On the other end of the spectrum is Fifth Third Bancorp (FITB), a financial stock that has attracted a lot of interest since the financial crisis.
Fifth Third has a $9.9 billion market cap and an average daily trading volume of 15.8 million shares, which is more than four times the volume of Cardinal Health. This year through May 31, shares of Fifth Third had gained 33.5%, while shares of Cardinal Health had increased 7.5%
Both stocks have outperformed the S&P 500, which declined 2.3% over that period, but the liquidity investing strategy suggests more upside potential for Cardinal and less for Fifth Third.
Mr. Ibbotson, the founder of Ibbotson Associates, a financial research firm that was acquired by Morningstar Inc. in 2006, manages $450 million in separate-account assets.
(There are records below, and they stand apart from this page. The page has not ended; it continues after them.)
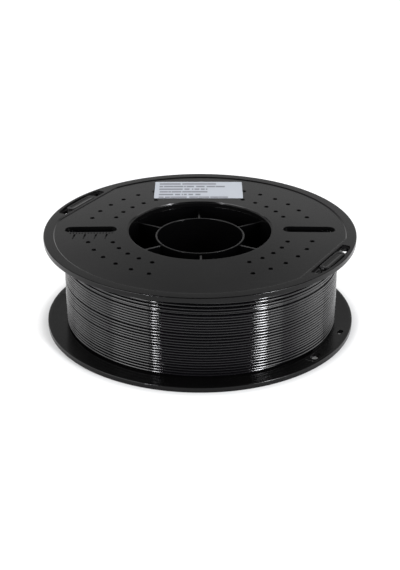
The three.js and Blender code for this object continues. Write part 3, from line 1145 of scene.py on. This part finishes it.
# %% World
world = bpy.data.worlds.new("studio")
bpy.context.scene.world = world
world.use_nodes = True
sky = Wire(world.node_tree)
background = world.node_tree.nodes["Background"]
direction = sky.node("ShaderNodeTexCoord", {}, {}, "Generated")
up, behind, aside = direction.part("Z"), direction.part("Y"), direction.part("X")
backdrop = 1 - up.rising(0.15, 0.485)
rear = behind.rising(-0.2, 0.6)
flank = abs(aside).rising(0.02, 0.16)
level = 0.045 + rear * (0.235 + backdrop * 0.74 + flank * 0.165)
world.node_tree.links.new(level.socket, background.inputs["Strength"])
background.inputs["Color"].default_value = (1, 1, 1, 1)
print("world:", len(world.node_tree.nodes), "nodes")


# %% Lamps
LAMP_DISTANCE, LAMP_RISE = 1.5, 0.03


def lamp(name, start, end, bottom, top, radiance, colour=(1, 1, 1)):
    """An upright softbox that faces the spool's axis, from one azimuth to another in degrees.
    Azimuth 0 is the camera's side and 90 is +X."""
    distance = LAMP_DISTANCE
    azimuth = math.radians((start + end) / 2)
    low, high = (distance * math.tan(math.radians(angle)) for angle in (bottom, top))
    place = (
        distance * math.sin(azimuth),
        -distance * math.cos(azimuth),
        (low + high) / 2 + LAMP_RISE,
    )
    bpy.ops.object.select_all(action="DESELECT")
    bpy.ops.object.light_add(type="AREA", location=place, rotation=(math.pi / 2, 0, azimuth))
    made = bpy.context.active_object
    made.name = name
    made.data.shape = "RECTANGLE"
    made.data.size = 2 * distance * math.tan(math.radians((end - start) / 2))
    made.data.size_y = high - low
    made.data.energy = radiance * math.pi * made.data.size * made.data.size_y
    made.data.color = colour
    return made


lamp("left_strip", -36.5, -34.1, 0, 38, 66, (0.97, 0.97, 1.0))
lamp("right_strip", 46.4, 51.6, 0, 40, 82, (0.96, 0.97, 1.0))
for name, start, end, radiance in (
    ("left_panel_front", -72, -40, 7.7),
    ("left_panel_side", -94, -72, 3.3),
    ("left_panel_rear", -120, -94, 1.6),
    ("right_panel_front", 52.9, 65.5, 7.4),
    ("right_panel_side", 65.5, 82, 1.7),
    ("right_panel_rear", 82, 113, 3.0),
):
    lamp(name, start, end, 0, 34, radiance)
bpy.context.scene.view_settings.view_transform = "Standard"
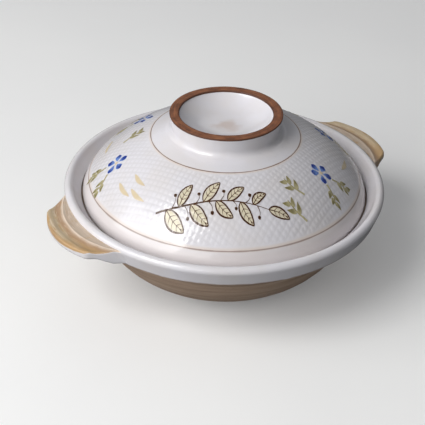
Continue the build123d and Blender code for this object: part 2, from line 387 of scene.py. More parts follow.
class Recipe:
    """A node material put together step by step."""

    def __init__(self, name):
        self.material = bpy.data.materials.new(name)
        self.material.use_nodes = True
        self.nodes = self.material.node_tree.nodes
        self.links = self.material.node_tree.links
        self.nodes.clear()
        self.output = self.nodes.new("ShaderNodeOutputMaterial")
        self.shader = self.nodes.new("ShaderNodeBsdfPrincipled")
        self.links.new(self.shader.outputs[0], self.output.inputs[0])
        self.place = self.nodes.new("ShaderNodeTexCoord").outputs["Object"]
        split = self.node("ShaderNodeSeparateXYZ", Vector=self.place)
        self.x, self.y, self.z = split.outputs
        self.flat = self.length(self.x, self.y)
        self.angle = self.math("ARCTAN2", self.y, self.x)

    def node(self, kind, settings=None, **sockets):
        """A new node with its settings and its named inputs set or linked."""
        made = self.nodes.new(kind)
        for key, value in (settings or {}).items():
            setattr(made, key, value)
        for key, value in sockets.items():
            self.feed(made.inputs[key.replace("_", " ")], value)
        return made

    def feed(self, socket, value):
        """Link an output into a socket, or set the socket's own value."""
        if isinstance(value, bpy.types.NodeSocket):
            self.links.new(value, socket)
        else:
            socket.default_value = value

    def math(self, operation, *values):
        """The result of one step of arithmetic."""
        made = self.nodes.new("ShaderNodeMath")
        made.operation = operation
        for socket, value in zip(made.inputs, values):
            self.feed(socket, value)
        return made.outputs[0]

    def plus(self, first, second):
        return self.math("ADD", first, second)

    def minus(self, first, second):
        return self.math("SUBTRACT", first, second)

    def times(self, first, second):
        return self.math("MULTIPLY", first, second)

    def length(self, x, y):
        """The length of a flat vector."""
        return self.math("SQRT", self.plus(self.times(x, x), self.times(y, y)))

    def off(self, value, middle):
        """How far a value is from the middle of a band, on either side."""
        return self.math("ABSOLUTE", self.minus(value, middle))

    def sway(self, noise, width):
        """A noise made into a shift to both sides, of a width in all."""
        return self.times(self.minus(noise, 0.5), width)

    def span(self, value, low, high, start=0.0, end=1.0):
        """A value mapped smoothly from one range to another, and held outside it."""
        ends = {"From_Min": low, "From_Max": high, "To_Min": start, "To_Max": end}
        made = self.node("ShaderNodeMapRange", {"interpolation_type": "SMOOTHSTEP"}, Value=value, **ends)
        return made.outputs[0]

    def noise(self, scale, detail=4.0, roughness=0.55, place=None, distortion=0.0):
        """Even noise at a scale per metre, at the piece's own places or at others."""
        grain = {"Scale": scale, "Detail": detail, "Roughness": roughness, "Distortion": distortion}
        return self.node("ShaderNodeTexNoise", Vector=place or self.place, **grain).outputs["Fac"]

    def vector(self, x, y, z):
        return self.node("ShaderNodeCombineXYZ", X=x, Y=y, Z=z).outputs[0]

    def stored(self, name):
        """A number that the piece's vertices carry."""
        return self.node("ShaderNodeAttribute", {"attribute_name": name}).outputs["Fac"]

    def ramp(self, value, *stops):
        """A colour ramp through (place, colour) stops."""
        made = self.nodes.new("ShaderNodeValToRGB")
        self.feed(made.inputs[0], value)
        while len(made.color_ramp.elements) < len(stops):
            made.color_ramp.elements.new(0.5)
        for element, (place, colour) in zip(made.color_ramp.elements, stops):
            element.position, element.color = place, (*colour, 1)
        return made.outputs[0]

    def mix(self, factor, first, second):
        """A colour between two others."""
        made = self.node("ShaderNodeMix", {"data_type": "RGBA"})
        for socket, value in ((made.inputs[0], factor), (made.inputs[6], first), (made.inputs[7], second)):
            if not isinstance(value, (bpy.types.NodeSocket, int, float)):
                value = (*value[:3], 1)
            self.feed(socket, value)
        return made.outputs[2]

    def bump(self, height, strength, distance, normal=None):
        """A relief from a height, on top of another relief where one is given."""
        made = self.node("ShaderNodeBump", Height=height, Strength=strength, Distance=distance)
        if normal:
            self.links.new(normal, made.inputs["Normal"])
        return made.outputs[0]

    def finish(self, colour, roughness, normal=None, **fixed):
        """Feed the shader and give back the material."""
        self.feed(self.shader.inputs["Base Color"], colour)
        self.feed(self.shader.inputs["Roughness"], roughness)
        if normal:
            self.links.new(normal, self.shader.inputs["Normal"])
        for key, value in fixed.items():
            self.shader.inputs[key.replace("_", " ")].default_value = value
        return self.material


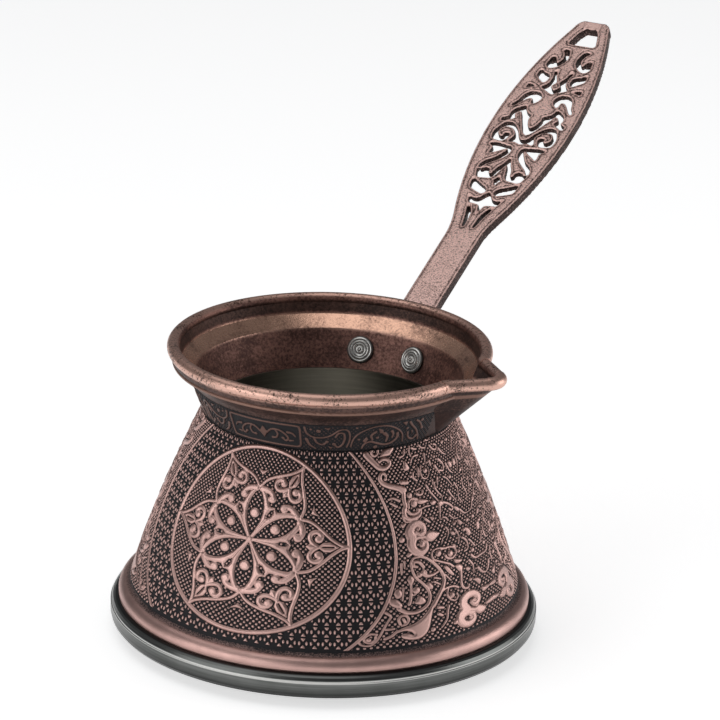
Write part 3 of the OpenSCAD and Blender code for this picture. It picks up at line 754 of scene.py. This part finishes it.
# the lip darkens over its last rows, where it meets the ground
relief = np.concatenate([np.ones((len(lower), body_sheet.cols)), shine])
relief[len(lower) - 4:len(lower)] = np.array([0.68, 0.5, 0.4, 0.34])[:, None]
sectors = []
per_sector = body_sheet.cols // SECTORS
for k in range(SECTORS):
    cols = np.arange(k * per_sector, (k + 1) * per_sector + 1)
    angles = cols * body_sheet.dx / STEP * np.pi / 180
    part = cols % body_sheet.cols
    sectors.append(tube(f"body_emboss_{k}", revolve(profile, full[:, part], angles),
                        relief[:, part]))
print("body sectors:", len(sectors), "faces each:", len(sectors[0].data.polygons))

# %% [markdown]
# ## The neck band
# A narrow band of vine runs round the collar's foot, broken by the spout, by the handle's foot
# and, in front, by a small framed cartouche. The real frame holds a name; here it holds a plain
# leaf scroll. The band is a second sheet, wrapped a hair above the collar.

# %% Draw the neck band
BAND_TALL, BAND_R, BAND_SLOPE = 8.75, 33.2, 0.389
BAND = 2 * np.pi * 34.8
BSTEP = BAND / 360
band_sheet = Sheet(BAND, BAND_TALL, 1800, 73)
# the same lists as before: degrees from the middle of the front, mm up, half widths, end ball
band_vines = [
    ([(38.4, 1.7), (39.2, 4.2), (41.6, 6.2), (45.6, 7.6), (50, 8.1), (54.6, 7.6), (59, 6),
      (61.8, 4), (62.8, 1.6)], 0.26, 0.26, 0),
    ([(18.6, 8), (19.4, 6), (22.4, 4.8), (26.4, 4.8), (29.8, 5.6), (32.8, 7.2), (35.4, 7.6),
      (37.2, 6.4), (37.6, 3.8), (36.6, 1.6)], 0.3, 0.26, 0),
    ([(31.6, 5), (32.8, 6.3), (34.8, 6.2), (35.4, 4.4), (34.6, 2.4), (32.6, 1.6), (31, 2.6)], 0.3,
     0.34, 0.5),
    ([(22.4, 4.6), (23.6, 3), (26.4, 2.4), (28, 3.4)], 0.3, 0.3, 0.45),
    ([(19.2, 4), (20.4, 2.2), (23, 1)], 0.45, 0.25, 0),
    ([(43.4, 1), (44.4, 2.4), (46.8, 3), (50.2, 2.2), (54, 1.5), (57.4, 2), (59.4, 3.4),
      (59, 4.8)], 0.3, 0.42, 0),
    ([(52.6, 5.4), (54.4, 4.2), (54.2, 2.6)], 0.5, 0.3, 0),
    ([(56, 5.8), (57, 4.8), (56.8, 3.6)], 0.4, 0.25, 0),
    ([(47.6, 3.6), (46.8, 5), (48.6, 6.2)], 0.3, 0.4, 0),
    ([(64.2, 7.8), (66, 6.4), (68.8, 4.6), (71, 2.4), (71.8, 1)], 0.35, 0.28, 0),
    ([(64.4, 4.4), (65.4, 2.6), (68, 1.6), (69.8, 2.4)], 0.3, 0.3, 0.45),
    ([(67.6, 7.9), (69.8, 6.8), (72, 4.8)], 0.3, 0.3, 0.5),
]
band_drops = [[(43.2, 3.4), (44.8, 4.8), (45.8, 3.8), (44.4, 2.6)],
              [(49.6, 7.3), (51.8, 6.6), (52.2, 5.4), (50.4, 5.6)],
              [(26.6, 8.1), (29.4, 8.2), (28.6, 7.2)], [(63, 8.2), (60.2, 8.2), (62.4, 6.8)],
              [(66, 5), (67.4, 4.4), (67, 3.2)], [(28.4, 2), (30.6, 1.6), (29.6, 0.6)]]
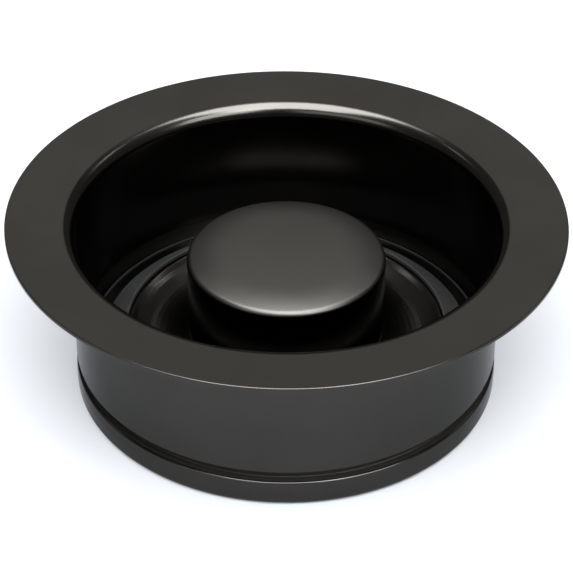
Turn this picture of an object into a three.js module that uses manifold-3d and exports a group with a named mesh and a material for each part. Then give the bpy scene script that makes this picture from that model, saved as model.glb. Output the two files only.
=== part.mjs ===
// Sink flange of a food-waste disposer with its lift-out stopper.
// Millimetres, +Z up. The origin is on the axis, in the plane of the flange's bottom lip.

import * as THREE from 'three';
import Module from 'manifold-3d';
import { mergeVertices } from 'three/addons/utils/BufferGeometryUtils.js';

const wasm = await Module();
wasm.setup();

// ---- driving dimensions ----

const SEGMENTS = 48;          // facets round the large pieces
const SMALL_SEGMENTS = 24;    // facets round the fasteners
const GAP = 0.3;              // clearance between neighbouring pieces
const SEAL_GAP = 0.15;        // clearance of the rubber pieces round the dish

// flange
const HEIGHT = 39.8;          // bottom lip to the top of the ring
const RING_R = 57.0;          // nominal 4-1/2 in ring
const RING_DROP = 0.9;        // the ring falls this much towards the drain
const SHEET = 0.85;
const EDGE_ROUND = 0.2;
const LAND_R = 54.5;          // inner edge of the flat land that seats on the sink
const TUBE_R = 44.03;         // passes a 3-1/2 in drain hole
const SHOULDER = 2.8;         // radius between the ring and the tube
const NECK_R = 42.2;          // bottom of the snap-ring groove
const GROOVE_TOP = 8.38;
const GROOVE_BOTTOM = 5.9;
const GROOVE_FILLET = 0.3;
const LIP_R = 44.13;
const LIP_CROWN = 0.05;       // the lip's outer face bulges this much
const LIP_ROUND = 1.58;
const LIP_TOP_ROUND = 0.5;
const LIP_BORE_R = 41.5;
const SEAT_FOOT = 7.83;       // height where the tapered seat leaves the bore
const SEAT_ANGLE = 62 * Math.PI / 180;
const SEAT_EASE = 0.15;       // the seat's two edges are eased this much

// stopper dish
const DISH_SHEET = 0.7;
const BRIM_R = 40.9;
const BRIM_TOP = 9.0;
const BRIM_EASE = 0.15;
const SKIRT_ANGLE = 34.7 * Math.PI / 180;
const CREST_ROUND = 0.8;
const TROUGH_R = 26.7;        // lowest circle between the crest and the knob
const TROUGH_Z = 9.7;
const BOWL_ROUND = 9.4;       // from the trough up to the crest
const BOWL_ANGLE = 37.5 * Math.PI / 180;
const FLANK_ROUND = 11.0;     // from the trough up to the boss under the knob
const FLANK_ANGLE = 33 * Math.PI / 180;
const BOSS_ROUND = 1.5;
const SCREW_HOLE_R = 3.0;

// skirt ring, a rubber ring over the dish's skirt
const SLEEVE_R = 39.36;       // its outer slope passes through this radius at SLEEVE_Z
const SLEEVE_Z = 8.75;
const SLEEVE_INNER_R = 33.3;
const SLEEVE_EASE = 0.15;

// edge seal, a rubber ring under and round the dish's brim
const SEAL_R = 41.6;
const SEAL_TOP = 9.15;
const SEAL_ROUND = 0.25;
const SEAL_FOOT_R = 41.0;
const SEAL_FOOT_INNER_R = 38.9;
const SEAL_FOOT = 0.9;        // height of the part under the brim
const SEAL_CLEARANCE = 0.2;   // across, between the seal's bevel and the seat

// knob
const KNOB_R = 20.5;
const KNOB_TOP = 30.9;
const KNOB_DOME = 1.27;       // the top rises this much from its edge to the middle
const KNOB_ROUND = 1.3;
const KNOB_SHELL = 0.8;
const KNOB_FOOT_ROUND = 0.4;
const CRIMP_R = 18.6;         // inner edge of the shell's turned-in foot
const GASKET = 0.6;           // thickness of the rubber washer under the knob
const GASKET_INSET = 0.5;     // the washer is this much smaller than the knob
const GASKET_BORE_R = 7.6;
const CORE_WALL = 2.0;
const CORE_BOSS_R = 7.0;
const RIBS = 6;
const RIB = 1.6;
const RIB_RECESS = 1.5;       // the ribs stop this far inside the core's open end
const JOIN = 1.0;             // the ribs run this far into the walls that they join

// fasteners, M5
const SHANK_R = 2.5;
const THREAD_DEPTH = 0.4;
const THREAD_PITCH = 0.8;
const THREADED = 6.4;         // length of thread at the tip
const SCREW_TIP = 21.8;
const HEAD_R = 4.75;
const HEAD = 2.8;
const HEAD_ROUND = 2.0;
const CROSS_LENGTH = 5.0;
const CROSS_WIDTH = 1.1;
const CROSS_DEPTH = 1.6;
const INSERT_R = 4.0;
const INSERT_RECESS = 0.5;
const INSERT_TOOTH = 0.25;
const INSERT_TEETH = 14;
const INSERT_BORE_R = SHANK_R + GAP;
const INSERT_TOP = 23.2;
const WASHER_R = 7.5;
const WASHER = 0.8;
const LOCK_R = 4.8;
const LOCK = 1.2;
const LOCK_SLIT = 0.2;        // radians

// ---- heights that follow ----

const CREST_R = TROUGH_R + (BOWL_ROUND + CREST_ROUND) * Math.sin(BOWL_ANGLE);
const CREST_Z = TROUGH_Z + BOWL_ROUND - (BOWL_ROUND + CREST_ROUND) * Math.cos(BOWL_ANGLE);
const BOSS_R = TROUGH_R - (FLANK_ROUND + BOSS_ROUND) * Math.sin(FLANK_ANGLE);
const BOSS_Z = TROUGH_Z + FLANK_ROUND - (FLANK_ROUND + BOSS_ROUND) * Math.cos(FLANK_ANGLE);
const FLOOR_TOP = BOSS_Z + BOSS_ROUND;
const FLOOR_BOTTOM = FLOOR_TOP - DISH_SHEET;
const GASKET_BOTTOM = FLOOR_TOP + GAP;
const KNOB_FOOT = GASKET_BOTTOM + GASKET + GAP;
const CORE_FOOT = KNOB_FOOT + KNOB_SHELL + GAP;
const CORE_R = KNOB_R - KNOB_SHELL - GAP;
const CORE_TOP = KNOB_TOP - KNOB_DOME - KNOB_SHELL - GAP;
const CORE_BOSS_FOOT = GASKET_BOTTOM;
const INSERT_FOOT = CORE_BOSS_FOOT + INSERT_RECESS;
const WASHER_TOP = FLOOR_BOTTOM - GAP;
const LOCK_TOP = WASHER_TOP - WASHER - GAP;
const HEAD_TOP = LOCK_TOP - LOCK - GAP;

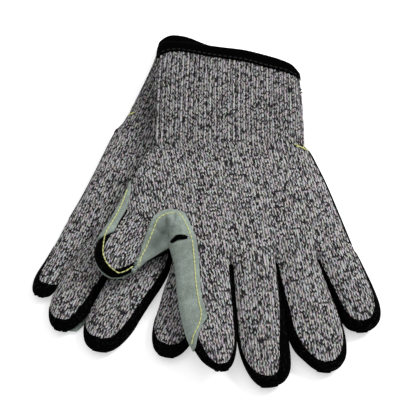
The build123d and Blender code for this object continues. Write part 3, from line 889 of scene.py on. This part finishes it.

Since November, he has been building portfolios for clients based on low average daily trading volume of companies that meet other characteristics of being fundamentally sound businesses. Mr. Ibbotson is also subadvising two mutual funds launched this month that use liquidity as a primary screening tool.
The funds, American Beacon Zebra Large Cap Liquidity Return (AZLAX) and American Beacon Zebra Small Cap Liquidity Return (AZSAX), are the latest from American Beacon Advisors Inc., which has $45 billion under management.
Identifying less liquid stocks falls right into line with the philosophy that liquidity premiums are prevalent in the fixed-income area. For example, if two comparable bonds are issued, the less liquid version will pay a higher yield.
The liquidity premium is the impetus for alternatives such as private equity, venture capital and real estate, where investors typically will give up liquidity in exchange for higher returns.
This phenomenon is most ob-servable and measurable in the fixed-income market because yield is forward-looking in a bond. But in the equity area, the liquidity premium shows up only in the form of historical returns.
It is difficult to make an apples-to-apples comparison of how trading volume affects returns on stocks, because stocks rarely stack up evenly the way bonds do.
But the research suggests that lower trading volume is often equated to being out of favor. And if those discounted stocks also have strong fundamentals, they eventually will be recognized by the market.